Trump tweeted that “at the request of many” he will examine allegations that Mathew Golsteyn hunted down and killed a suspected bomb-maker in Afghanistan. The president tweeted that Golsteyn is a “U.S. Military hero” who could face the death penalty “from our own government.”
Any review or intervention by Trump could constitute unlawful command influence and could threaten the case against the former Green Beret.
In a statement Sunday, Army Col. Rob Manning, a Pentagon spokesman, said that "the allegations against Major Matt Golsteyn are a law enforcement matter. The Department of Defense will respect the integrity of this process and provide updates when appropriate."
Trump and other senior military and administration leaders have issued statements about military criminal cases in the past, triggering legal appeals and other complications as the courts work to insure impartial proceedings. The president, however, does have broad authority to pardon criminal defendants.
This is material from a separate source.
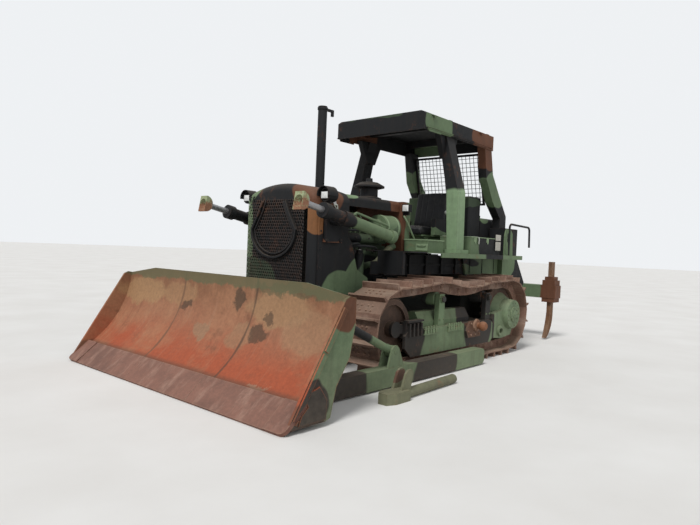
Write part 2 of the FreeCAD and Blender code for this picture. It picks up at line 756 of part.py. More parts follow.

An Army statement on Friday said Golsteyn was charged with killing the Afghan during Golsteyn’s 2010 deployment to Afghanistan. Golsteyn was leading a team of Army Special Forces troops at the time, and believed that the bomb-maker was responsible for an explosion that killed two U.S. Marines.
The Golsteyn case has bounced around since 2011 when he told the CIA in a job interview that he’d shot and killed the man.